■ Recorded information:

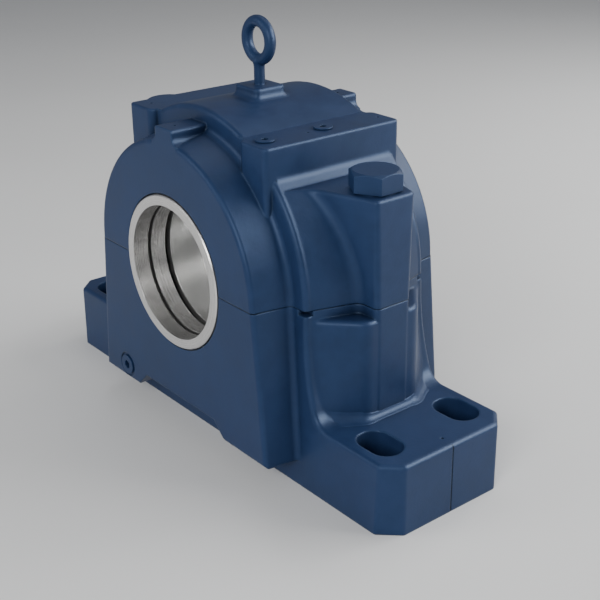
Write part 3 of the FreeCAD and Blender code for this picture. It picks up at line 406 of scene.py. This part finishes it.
def shoulder_reach(across, slope):
    """How far the shoulder reaches along X at a distance across it, with flanks of this slope."""
    turned = math.radians(90.0 - slope)
    corner_width = SHOULDER_SOFT * math.sin(turned)
    out = abs(across) - SHOULDER_HALF
    if out < 0.0:
        return SHOULDER_END
    if out < corner_width:
        return SHOULDER_END - SHOULDER_SOFT + math.sqrt(SHOULDER_SOFT ** 2 - out ** 2)
    corner = SHOULDER_END - SHOULDER_SOFT * (1.0 - math.cos(turned))
    return corner - (out - corner_width) * math.tan(turned)


def wall_reach(across, height):
    """The shoulder's or the column's reach at a height above the foot."""
    share = (height - SKIRT_LOW) / (SKIRT_TOP - SKIRT_LOW)
    low = shoulder_reach(across, FLANK_SLOPE_LOW)
    high = shoulder_reach(across, FLANK_SLOPE_HIGH) - SKIRT_INSET
    proud = (COLUMN_END - SHOULDER_END) * (1.0 - soft_step(abs(across), COLUMN_HALF, COLUMN_FADE))
    return low + (high - low) * share + proud


def cove_radius(across):
    """The cove opens out from the column to the shoulder's rim."""
    flank = soft_step(abs(across), COLUMN_HALF, COVE_FLANK_AT)
    rim = soft_step(abs(across), COVE_RIM_FROM, SHOULDER_RIM)
    return COVE_COLUMN + (COVE_FLANK - COVE_COLUMN) * flank + (COVE_RIM - COVE_FLANK) * rim


def cove_point(along, up):
    """A point of the cove: along the wall from rim to rim and up from the foot, both -0.5 to 0.5."""
    across = SHOULDER_RIM * 2.0 * along
    radius = cove_radius(across)
    share = (up + 0.5) * (1.0 + 2.0 * COVE_BORDER) - COVE_BORDER
    turn = math.radians(90.0) * min(max(share, 0.0), 1.0)
    buried = COVE_BURIED * max(0.0, abs(up) - (0.5 - COVE_BORDER)) / COVE_BORDER
    height = FOOT_TOP + radius * (1.0 - math.cos(turn)) + (buried if up > 0.0 else -buried)
    stand = radius * (1.0 - math.sin(turn)) - (buried if up > 0.0 else 0.0)
    step = 0.0004
    slant = (wall_reach(across + step, height) - wall_reach(across - step, height)) / (2.0 * step)
    steepness = math.hypot(1.0, slant)
    reach = wall_reach(across, height) + stand / steepness
    return Vector((reach, across - stand * slant / steepness, height))


def add_foot_cove(name, side):
    """The cast hollow between the foot and the wall above, closed inside the casting."""
    shape = bmesh.new()
    bmesh.ops.create_grid(shape, x_segments=150, y_segments=18, size=0.5)
    for vertex in shape.verts:
        place = cove_point(vertex.co.x, vertex.co.y)
        vertex.co = Vector((place.x * side, place.y, place.z))
    bmesh.ops.recalc_face_normals(shape, faces=shape.faces)
    if sum(face.normal.z for face in shape.faces) < 0.0:
        bmesh.ops.reverse_faces(shape, faces=shape.faces)
    bmesh.ops.solidify(shape, geom=shape.faces, thickness=COVE_WALL)
    piece = add_piece(name, shape, finishes["cast_paint"])
    soften(piece.data)
    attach(piece, "housing")


add_foot_cove("foot_cove_right", 1.0)
add_foot_cove("foot_cove_left", -1.0)


# Lifting eye


def spin_full(shape, geometry, axis, steps):
    """Turn a profile right round an axis through the origin."""
    bmesh.ops.spin(
        shape, geom=geometry, axis=axis, cent=(0.0, 0.0, 0.0),
        angle=math.tau, steps=steps, use_merge=True,
    )


def form_ring(shape):
    """The forged ring, upright, with the shaft's direction through its hole."""
    wire = bmesh.ops.create_circle(shape, segments=40, radius=EYE_WIRE)
    bmesh.ops.translate(shape, verts=wire["verts"], vec=(EYE_RING, 0.0, 0.0))
    spin_full(shape, shape.verts[:] + shape.edges[:], (0.0, 1.0, 0.0), 120)
    bmesh.ops.translate(shape, verts=shape.verts, vec=(0.0, 0.0, EYE_HEIGHT))


def form_stem(shape):
    """The thread in the cap, the stem above the pad, and the neck that swells into the ring."""
    thread_end = EYE_SEAT - THREAD_DEPTH
    ring_low = EYE_HEIGHT - EYE_RING
    outline = [
        (0.0, thread_end),
        (THREAD_RADIUS, thread_end),
        (THREAD_RADIUS, EYE_SEAT - 0.0004),
        (EYE_STEM, EYE_SEAT + 0.0002),
        (EYE_STEM, ring_low - 0.0080),
        (EYE_SWELL, ring_low - 0.0050),
        (EYE_NECK, ring_low - 0.0025),
        (EYE_NECK, ring_low - 0.0005),
        (0.0, ring_low + 0.0010),
    ]
    corners = [shape.verts.new((radius, 0.0, height)) for radius, height in outline]
    sides = [shape.edges.new(pair) for pair in zip(corners, corners[1:])]
    spin_full(shape, corners + sides, (0.0, 0.0, 1.0), 64)


def weld(piece):
    """Join the piece's forms into one skin and soften the joints between them."""
    welded = piece.modifiers.new("welded", "REMESH")
    welded.mode = "VOXEL"
    welded.voxel_size = 0.0006
    soft = piece.modifiers.new("soft", "SMOOTH")
    soft.factor = 0.5
    soft.iterations = 8
    shown = piece.evaluated_get(bpy.context.evaluated_depsgraph_get())
    mesh = bpy.data.meshes.new_from_object(shown)
    piece.modifiers.clear()
    piece.data = mesh
    soften(mesh)


def add_lifting_eye():
    """A forged ring that runs into its stem, screwed into the pad on the cap."""
    shape = bmesh.new()
    form_ring(shape)
    form_stem(shape)
    bmesh.ops.remove_doubles(shape, verts=shape.verts, dist=0.00001)
    bmesh.ops.recalc_face_normals(shape, faces=shape.faces)
    piece = add_piece("lifting_eye", shape, finishes["fastener_paint"])
    weld(piece)
    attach(piece, "housing")
    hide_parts("eye_bolt")


add_lifting_eye()


# Studio


def add_floor():
    """A plain pale floor that runs on past every view."""
    shape = bmesh.new()
    bmesh.ops.create_grid(shape, x_segments=1, y_segments=1, size=FLOOR_REACH)
    floor = add_piece("studio_floor", shape, studio_floor())


def add_lamp(name, place, size, power, target=(0.0, 0.0, 0.2), sheen_only=False):
    """A soft lamp that faces its target. A sheen lamp shows only in the surfaces' shine."""
    data = bpy.data.lights.new(name, "AREA")
    data.shape = "RECTANGLE"
    data.size, data.size_y = size
    data.energy = power
    lamp = bpy.data.objects.new(name, data)
    place = Vector(place)
    turn = (Vector(target) - place).to_track_quat("-Z", "Y").to_matrix().to_4x4()
    lamp.matrix_world = Matrix.Translation(place) @ turn
    lamp.visible_diffuse = not sheen_only
    bpy.context.scene.collection.objects.link(lamp)


def add_world():
    """Faint cool light from all round."""
    world = bpy.data.worlds.new("studio")
    world.use_nodes = True
    sky = world.node_tree.nodes["Background"]
    sky.inputs["Color"].default_value = SKY
    sky.inputs["Strength"].default_value = SKY_STRENGTH
    bpy.context.scene.world = world


def add_camera():
    """The photograph's viewpoint: turned round the object, raised, and a hair off level."""
    around = math.radians(49.99)
    raised = math.radians(23.07)
    roll = math.radians(-0.17)
    back = Vector((
        math.sin(around) * math.cos(raised),
        -math.cos(around) * math.cos(raised),
        math.sin(raised),
    ))
    level = Vector((math.cos(around), math.sin(around), 0.0))
    upright = back.cross(level)
    right = level * math.cos(roll) + upright * math.sin(roll)
    up = upright * math.cos(roll) - level * math.sin(roll)
    data = bpy.data.cameras.new("viewpoint")
    data.sensor_width = 36.0
    data.lens = FOCAL_PIXELS * data.sensor_width / IMAGE_WIDTH
    data.shift_x, data.shift_y = (pixels / IMAGE_WIDTH for pixels in SHIFT_PIXELS)
    data.clip_end = 20.0
    camera = bpy.data.objects.new("viewpoint", data)
    spin = Matrix((right, up, back)).transposed().to_4x4()
    camera.matrix_world = Matrix.Translation(CAMERA_PLACE) @ spin
    bpy.context.scene.collection.objects.link(camera)
    bpy.context.scene.camera = camera


add_floor()
add_world()
add_lamp("key", place=(1.2, -1.85, 1.25), size=(1.2, 1.0), power=36)
add_lamp("front", place=(-0.9, -1.8, 1.1), size=(1.2, 1.0), power=12)
add_lamp("side", place=(1.2, 1.45, 1.1), size=(1.5, 1.3), power=26)
add_lamp("sheen", place=(1.35, 1.1, 1.15), size=(1.3, 1.4), power=60, sheen_only=True)
add_lamp("top", place=(-0.4, 0.6, 2.2), size=(1.4, 1.0), power=7)
add_lamp("rear", place=(0.2, 1.8, 1.2), size=(1.3, 0.9), power=16, target=(0.1, 0.75, 0.0))
add_camera()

■ Exercise instructions: Starting with the first line of the data above, copy each line exactly until you reach the line with "return COVE_COLUMN +"; include that line as well.

■ Exercise solution:
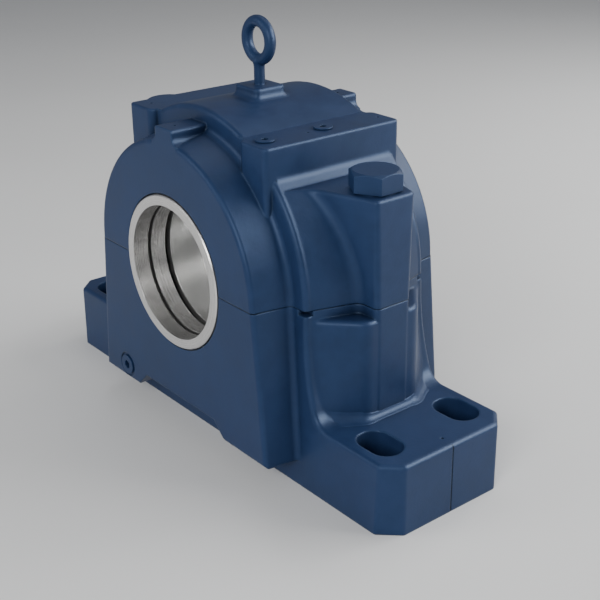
Write part 3 of the FreeCAD and Blender code for this picture. It picks up at line 406 of scene.py. This part finishes it.
def shoulder_reach(across, slope):
    """How far the shoulder reaches along X at a distance across it, with flanks of this slope."""
    turned = math.radians(90.0 - slope)
    corner_width = SHOULDER_SOFT * math.sin(turned)
    out = abs(across) - SHOULDER_HALF
    if out < 0.0:
        return SHOULDER_END
    if out < corner_width:
        return SHOULDER_END - SHOULDER_SOFT + math.sqrt(SHOULDER_SOFT ** 2 - out ** 2)
    corner = SHOULDER_END - SHOULDER_SOFT * (1.0 - math.cos(turned))
    return corner - (out - corner_width) * math.tan(turned)


def wall_reach(across, height):
    """The shoulder's or the column's reach at a height above the foot."""
    share = (height - SKIRT_LOW) / (SKIRT_TOP - SKIRT_LOW)
    low = shoulder_reach(across, FLANK_SLOPE_LOW)
    high = shoulder_reach(across, FLANK_SLOPE_HIGH) - SKIRT_INSET
    proud = (COLUMN_END - SHOULDER_END) * (1.0 - soft_step(abs(across), COLUMN_HALF, COLUMN_FADE))
    return low + (high - low) * share + proud


def cove_radius(across):
    """The cove opens out from the column to the shoulder's rim."""
    flank = soft_step(abs(across), COLUMN_HALF, COVE_FLANK_AT)
    rim = soft_step(abs(across), COVE_RIM_FROM, SHOULDER_RIM)
    return COVE_COLUMN + (COVE_FLANK - COVE_COLUMN) * flank + (COVE_RIM - COVE_FLANK) * rim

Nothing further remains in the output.